¿Y qué hay de nosotros?
Puedo sentir una densa nube suspendida sobre mí. Percibo el dolor y la angustia de mi gente.

Puedo sentir una densa nube suspendida sobre mí. Percibo el dolor y la angustia de mi gente, lo vivo día a día. En esta tierra que alguna vez fue estandarte de libertad, el aire se respira con cautela, de a poco, como si respirar doliera.
El mundo sangra. Y lo que a simple vista parecen tragedias aisladas —una guerra más, un genocidio latente, crímenes raciales, persecuciones a migrantes, injusticias cotidianas— se entrelazan bajo una misma raíz: el odio. Juntas, forman una estructura peligrosa que nos empuja, sin pausa, hacia el colapso como humanidad.
Es momento de preguntarnos, con honestidad, ¿hasta dónde hemos llegado? Por que todos, de algún modo, somos parte de este cóctel letal del que seguimos bebiendo sorbo a sorbo.
Señalamos a quienes mueven los hilos del poder. Criticamos las políticas de Donald Trump, su trato atroz a los más vulnerables, su desprecio por la Constitución, su racismo y su intolerancia. Pero ¿qué hay de los latinos que votaron por él? De quienes, por conveniencia personal, antepusieron lo económico a los principios. ¿Y de los estadounidenses que lo respaldan, conscientes de que su proyecto político se sostiene en el odio y el sesgo racial? Tal vez no entienden que están entregando su propia libertad en bandeja de plata. Porque después vendrán por ellos. Todo aquel que se oponga al régimen enfrentará consecuencias. Ya lo vemos en universidades, cortes, oficinas públicas, gobernaciones, y hasta en el Congreso.
¿Qué hay de quienes se cubren el rostro con un pasamontaña para cazar migrantes, sin ley, ignorando los derechos de los más vulnerables? En las calles de Estados Unidos se están secuestrando personas con impunidad, y nadie interviene. No son criminales, son migrantes de piel oscura —como tú o como yo—, algunos con estatus legal. Miles han quedado atrapados en un sistema que los criminaliza y los desaparece en prisiones sobrepobladas.
¿Qué hay de Gaza?, donde niños con los rostros hundidos por la desnutrición comen tierra, pasto y cartón para no morir de hambre, mientras la comunidad internacional observa con lentitud paralizante. ¿Qué hay de la enemistad entre Israel e Irán que se ha convertido en una lucha prolongada que trasciende gobiernos y generaciones?
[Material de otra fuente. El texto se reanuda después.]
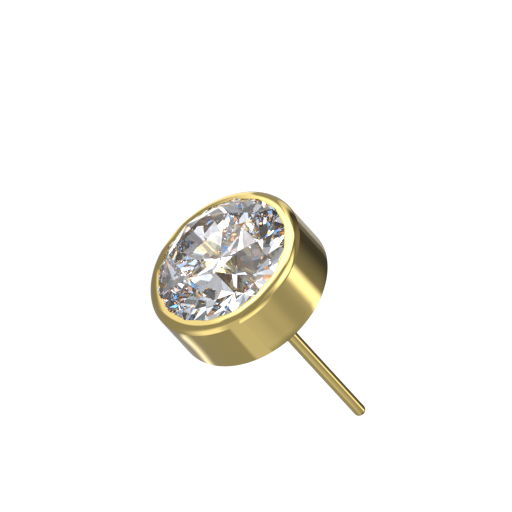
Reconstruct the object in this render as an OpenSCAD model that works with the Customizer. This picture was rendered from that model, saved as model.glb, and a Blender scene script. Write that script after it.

Un caldero a punto de estallar.
¿Y qué hay de los venezolanos y cubanos atrapados en dictaduras que se han vuelto parte del paisaje político? En esos países, los presos políticos se carcomen lentamente entre las paredes descascaradas de cárceles viejas, húmedas y abandonadas por la dignidad, mientras los regímenes se aferran al poder y el mundo mira sin mirar.
¿Y qué hay de la violencia desmedida en Centroamérica, donde la sangre de inocentes corre por calles sin justicia ni tregua? En países como El Salvador, Honduras y Guatemala, generaciones enteras han crecido entre el crimen organizado, la impunidad y el miedo cotidiano. ¿Qué hay de mi México sumido en una profunda corrupción y víctima de la violencia?
¿Y qué hay de mí, que me marchito en un país al que no termino de pertenecer, viendo cómo las injusticias van apachurrando poco a poco mi corazón? Lo que siento no es sano: es un dolor profundo. Es una culpa por ser inmigrante. Y me pregunto ¿cuál ha sido mi contribución a todo esto? He evitado escribir desde este dolor, porque no quiero hacer de la desgracia un botín. Pero cada día es una prueba de resistencia. Miro al cielo. Mi fe está puesta en Dios.